Tudo é o Jeito de Falar



Não sou muito fã de comediotas família americana, mas tem um filminho desses bem sessão da tarde de antevéspera de natal que eu acho bonitinho: "Olha Quem Está Falando Agora". Talvez porque fale de cachorros. Ou porque tenha cachorros que falam, não sei. A família adota um vira-latas e a cadelinha de raça da casa fica amiga dele. Tem uma cena em que ela, tentando ajudá-lo a adequar-se às regras da família, pergunta seu nome. Como ele não sabe o que é isso, ela tenta descobrir:
- Qual é a palavra que eles mais dizem a você? Este deve ser o seu nome.
E o cãozinho:
- Ah! Então, meu nome é "não!"
Quem já teve cachorro filhote deve ter observado que ele aprende o "não" muito antes de aprender o próprio nome. Por outro lado, não é exatamente a palavra que impede a total destruição do seu vaso de gerânios e sim o tom de voz adotado. Você terá o mesmo efeito se disser o nome dele (não é aconselhável – leia Alexandre Rios) ou "ei!", "ô!", "shhhhhiii!!", "ah!!" ou "linda!", "fofo!" e até "pára, coisinha cuti-cuti da mamãe!", desde que consiga fazer isso num tom incisivo e rápido o bastante para que não restem dúvidas ao bichinho sobre o seu descontentamento.
Do mesmo modo, se você acarinhá-lo olhando bem pra ele e, com um enorme sorriso no rosto, disser com voz empolgada:
- Seu bicho feioso, sem graça e remelento.
Ele vai abanar o rabo, feliz, tentar lamber você.
Embora nós tenhamos um vocabulário muito mais rico e uma compreensão cognitiva muito melhor do que a de um cãozinho, entre as relações humanas, o jeito de falar também faz muita diferença.
Você já deve ter visto grande amigos referirem-se uns aos outros de forma carinhosa, gentil e divertida usando adjetivos bastante pejorativos, que, num outro contexto, certamente resultariam em brigas. Assim como um "também te amo, viu?" pode ser um (na versão eufemista) "vai ver se eu estou lá na esquina!", dependendo do cenário.

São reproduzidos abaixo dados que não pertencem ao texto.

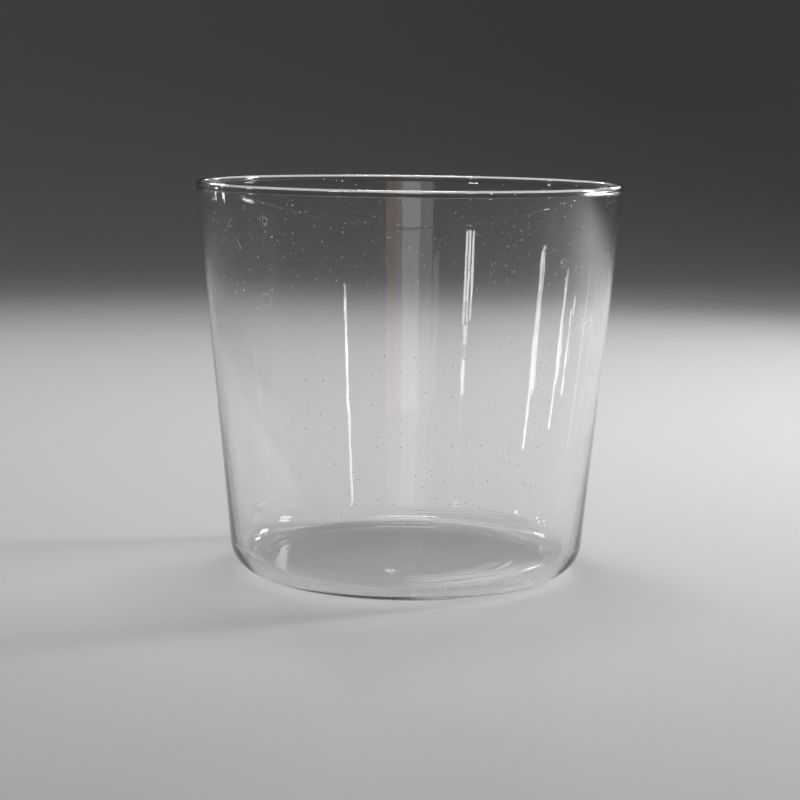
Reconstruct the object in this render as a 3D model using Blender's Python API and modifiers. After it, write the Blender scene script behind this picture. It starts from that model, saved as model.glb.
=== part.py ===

Isto acontece porque nosso estado de espírito e nossas expressões corporais dizem muito mais aos nossos ouvintes do que nossas palavras propriamente ditas. Até por causa disso, nossas emoções precisam estar sob controle antes de resolvermos algumas questões. Se estamos irritados, apressados ou desapontados, deixamos toda essa carga negativa transparecer em nossos diálogos. Muitas vezes, com resultados desastrosos. Já vi casais se desentenderem seriamente por causa de uma resposta mais ríspida ou colegas completamente desmotivados por causa de chefes explosivos e descontrolados.
Eu tenho um amiga que costuma me repreender por algumas brincadeiras que faço. Por exemplo, se desejo a um amigo ator, antes de entrar no palco que "quebre uma perna", ela briga comigo: "isso lá é coisa que se deseje??". E não adianta explicar-lhe que é tradição, significa "boa sorte". Ela retruca, zangada: "as palavras têm poder, cuidado com o que você diz".
Certo. Concordo. As palavras são ferramentas poderosas mesmo. Mas são isso: apenas ferramentas. Servem para expressar fatos, idéias, opiniões, sentimentos, mas precisam ser manipuladas pela alma de quem as profere. E é essa manipulação que vai fazer toda a diferença.
É preciso ter carinho ao dar más notícias, respeito ao repreender, amor ao educar. E as piores palavras, ainda assim, parecerão sábias e boas. Tudo depende do seu jeito de falar.